Orr’s report also revealed that the seven TIF’s targeted for early termination by the city have together generated $869 million in revenue and $93 million in 2014 alone.

“Chicago and the mayor are moving in the right direction by freezing new spending at some downtown TIFs and dissolving those TIFs when current projects have ended. Still, such scrubbing is overdue and it could certainly include more than seven of 147 TIFs,” Orr wrote in a press release that accompanied his report.

Orr’s annual TIF report includes a first-ever analysis of the 71 Chicago TIFs due to expire between now and 2024. That includes five of the seven Emanuel has targeted for early termination.

In what he called a “conservative estimate,” Orr projects $296 million in recovered TIF value over the 10 years.

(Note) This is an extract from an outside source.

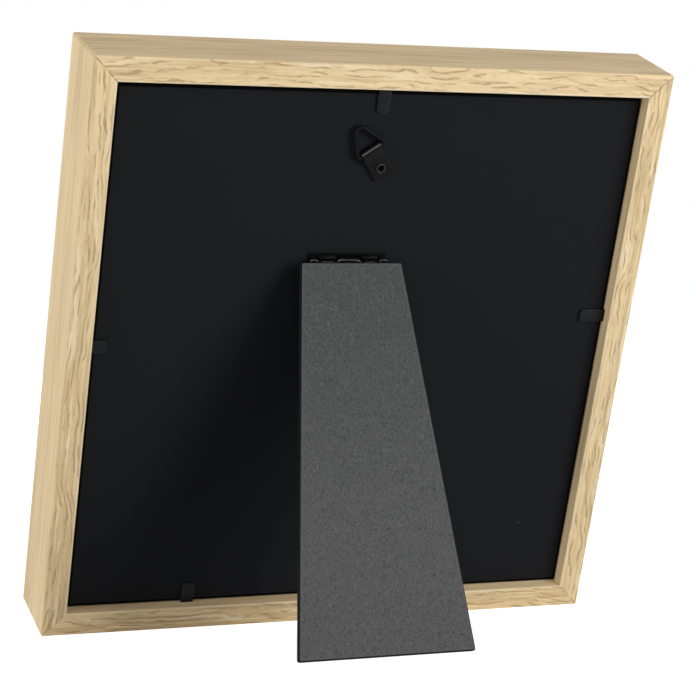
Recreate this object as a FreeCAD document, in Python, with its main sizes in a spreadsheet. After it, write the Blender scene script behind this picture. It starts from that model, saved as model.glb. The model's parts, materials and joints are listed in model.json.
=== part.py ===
import FreeCAD, Part
import math
import os
import re
import Sketcher

# Photo frame for a square picture, standing on its back edge and an easel leg.
# Every piece is drawn upright, with X across, Y out of the back and Z up, and then leaned back.
# Left and right are as seen from the picture side.

Vector = FreeCAD.Vector
Rotation = FreeCAD.Rotation
Placement = FreeCAD.Placement
AXIS_X = Vector(1, 0, 0)
AXIS_Y = Vector(0, 1, 0)
AXIS_Z = Vector(0, 0, 1)
FULL_TURN = 360
HALF_TURN = 180
QUARTER_TURN = 90
SAME_LENGTH = 1e-6

doc = FreeCAD.newDocument("easel_back_photo_frame")
sizes = doc.addObject("Spreadsheet::Sheet", "Sizes")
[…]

Of that money, CPS could reclaim $160 million from closed TIFs while Chicago and other major taxing bodies could get $136 million.

Recovery would be small until 2019 when there would be a $94 million windfall unless the seven downtown TIFs are shut down sooner.

The report also includes other interesting tidbits:

  • Although eight TIFs were canceled in 2014, Chicago added four new ones and quadrupled the size of the 119th/Halsted TIF. The long-promised extension of the CTA’s Red Line to 130th Street and the 111th Street station projects were the “driving force” behind the TIF expansion.
  • The new Washington Park TIF near the University of Chicago is expected to generate $25 million and could be used to bankroll promised infrastructure projects tied to the Obama Presidential Library.
  • 92 TIFs had revenue increases. The largest TIFs in 2014 by revenue were Canal/Congress ($20.3 million); Chicago/Kingsbury ($19.5 million) and Kinzie Conservation ($19.3 million).
  • 25 TIFs, including the eight shut down, did not collect any revenue.
  • The 2014 decline in TIF revenue marks only the fourth time that TIF revenue has gone down. The other declining years were 2008 (11.5 percent); 2011 (11 percent) and 2013 (7.6 percent).